Soufflé Grand Marnier with orange crème anglaise













Daniel Boulud's Gargantuan Gougères
Makes about 30
Recipe courtesy of Bar Boulud

1 cup milk
1 cup water
6 tbsp unsalted butter, cut into tablespoons
3/4 tsp salt
1 1/2 cups plus 1 tbsp all-purpose flour
1/2 tsp Piment d’Espelette
4 large eggs
2 cups shredded Gruyère cheese
Fleur de sel and cracked black pepper, to taste


Preheat the oven to 400°F. Line 2 baking sheets with parchment paper. In a large saucepan, combine the milk with the water, butter and salt; bring to a boil over moderately high heat. Add the flour all at once with the Piment d'Espelette and beat vigorously with a wooden spoon until the flour is thoroughly incorporated. Reduce the heat to low, return the saucepan to the burner and cook the gougère dough, stirring constantly, until the dough pulls away from the side of the pan, about 3 minutes.

Remove the saucepan from the heat and let stand at room temperature, stirring occasionally, until the dough cools slightly, about 5 minutes. Add the eggs one at a time, stirring briskly between additions to thoroughly incorporate each egg.
Drop 3-tablespoon mounds of dough onto the baking sheets, 2 inches apart. Top each round with 1 tablespoon of cheese; sprinkle with fleur de sel and pepper.
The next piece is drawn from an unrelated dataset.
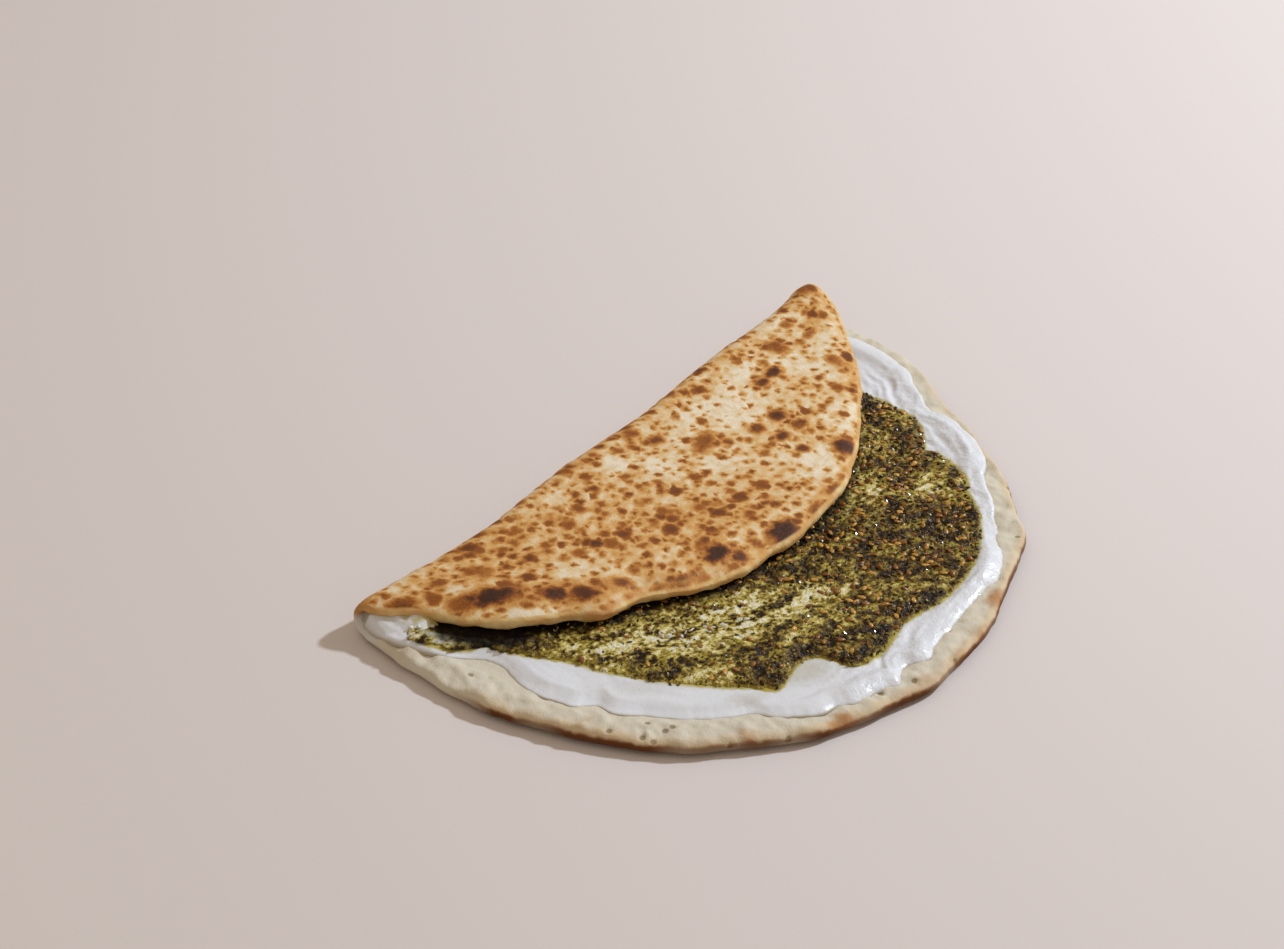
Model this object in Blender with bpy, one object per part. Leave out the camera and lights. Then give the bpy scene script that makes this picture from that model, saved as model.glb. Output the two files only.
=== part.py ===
"""Manakish: a thin flatbread spread with labneh and za'atar, then folded over itself.

The bread is filled as a flat disc and folded along a line that runs with X. A place on the flat disc
is (x, s), along and across the fold from the disc's centre, with a height above the resting face.
The function folded takes such a place to its position in space, so that the bread and both
spreads go round the fold together. Lengths are in metres, +Z is up and the bread rests on z = 0.
"""

import bisect
import math
import random

import bmesh
import bpy
from mathutils import Matrix, Vector, noise

MM = 0.001

# The flat disc. A wave is its number of crests round the edge, its height and its phase in degrees.
# A tip is a place where the dough was pulled out a little, or pushed in where its height is below 0: its
# angle, its height and its width in degrees.
DISC_RADIUS = 141.9 * MM
DISC_WAVES = ((1, 2.8 * MM, -160), (2, 6.3 * MM, 59), (3, 2.0 * MM, 81), (4, 1.0 * MM, 36), (5, 1.4 * MM, 27))
DISC_TIPS = (
    (23, 7.6 * MM, 8), (92, 3.0 * MM, 6), (105, 7.2 * MM, 9), (138, 6.6 * MM, 12), (156.5, 5.6 * MM, 4),
    (166, 1.3 * MM, 4), (-170, 0.8 * MM, 5), (-144, 1.2 * MM, 6), (-122, 2.4 * MM, 11), (-104.5, 2.5 * MM, 5),
    (-77, -3.1 * MM, 9), (-62.5, 2.1 * MM, 4), (-48, 1.4 * MM, 7), (-22, -2.1 * MM, 7), (-7.5, 2.3 * MM, 5),
)
DISC_CENTRE = Vector((0.5 * MM, 47.8 * MM, 0.0))

# The dough: thin in the middle, with a puffed rim whose crest lies between two distances from the edge.
DOUGH = 4.0 * MM
RIM_PUFF = 2.3 * MM
RIM_CREST = 8.0 * MM
RIM_FOOT = 20.0 * MM
RIM_ROUND = 3.6 * MM
RIM_EDGE = 2.6 * MM
RIM_CURL = 1.0 * MM
RIM_BUMPS = 1.4 * MM
BUMP_SIZE = 14.0 * MM

# The fold: where the lower half ends, and the bend's radius, which the left tip pinches and the right opens.
FOLD_LEFT = -143.0 * MM
FOLD_RIGHT = 152.0 * MM
FOLD_LINE = 28.9 * MM
FOLD_WAVE = 1.0 * MM
FOLD_WAVE_LENGTH = 100.0 * MM
FOLD_WAVE_TROUGH = -75.0 * MM
TIP_TURN = 13.0 * MM
TIP_TURN_REACH = 0.085
FOLD_RADIUS = 7.1 * MM
TIP_PINCH = 2.3 * MM
TIP_PINCH_REACH = 0.06
TIP_FLARE = 3.0 * MM
TIP_FLARE_REACH = 0.09
FLAP_RIPPLE = 0.5 * MM
FLAP_RIPPLE_LENGTH = 120.0 * MM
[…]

Bake the gougères for 15 minutes. Reduce the oven temperature to 350° and bake for 30 minutes longer, switching the baking sheets halfway through, until the gougères are puffed and browned. Turn off the oven, propping the door ajar with a wooden spoon. Let the gougères rest in the oven for about 30 minutes longer, until crisp on the outside but still steamy within. Serve warm or at room temperature.







Poulet à la Crème
Serves 4
Recipe courtesy of Daniel Boulud

1 4-lb chicken, split in 4 or 8 pieces, with bones in
4 tbsp butter
2 medium onions, cut into 8 wedges each
25 button mushrooms, cleaned
2 tbsp flour
1 1/2 cups white wine
2 1/2 cups chicken stock
1 1/2 cups heavy cream
1/4 bunch chives
Salt and ground white pepper to taste

Sachet:
2 cloves garlic
5 peppercorns, crushed
3 sprigs thyme
1 bay leaf
3 stems each of parsley, chervil, and tarragon, leaves reserved


Generously season chicken pieces on all sides with salt and pepper, then tie sachet ingredients into a cheesecloth square and set aside. Heat a large pot or Dutch oven on medium-high and add 2 tablespoons of butter. Once the butter is melted, add the chicken and lightly brown on all sides. Add onion with another 2 tablespoons of butter to the pot and cook on medium-low heat for 4 minutes, stirring occasionally. Add mushrooms and cook for 3 more minutes, stirring. Sprinkle flour evenly over chicken, mushrooms, and onions, and cook, stirring until flour is dissolved and lightly colored, about 4 minutes.

Add wine to the pot, stir well, and simmer until liquid reduces by half. Add chicken stock and sachet, stir well, cover, and simmer lightly for 15 minutes. Remove and reserve the breasts in a warm spot and let the legs and thighs cook for another 15 to 20 minutes. Remove sachet and remaining chicken, and check sauce’s consistency — it should lightly coat the back of a spoon; reduce if necessary. Add cream, bring to a boil, then strain through a fine-mesh sieve into a clean pot, reserving the onions and mushrooms. Return mushrooms, onion, and all of chicken to the sauce to heat all ingredients through. Transfer to a serving bowl and sprinkle with chopped parsley, chervil, tarragon, and chives. Check seasoning, and serve with a warm rice pilau.







Daniel Boulud's Creamed Spinach
Serves 4
Recipe courtesy of Daniel Boulud

6 tightly packed cups fresh spinach, about 6 ounces
1/2 cup heavy cream
1 tsp unsalted butter
Salt and freshly ground pepper


Bring a large saucepan of salted water to a boil. Add the spinach and blanch until bright green, 30 seconds. Transfer the spinach to a bowl of ice water to cool. Drain, squeezing out the excess water. In a medium saucepan, bring the heavy cream to a simmer. Pour the cream into a food processor and add one-third of the spinach. Process to a smooth purée, then scrape into the saucepan. Add the remaining spinach and bring to a simmer, stirring. Stir in the butter, season with salt and pepper and serve.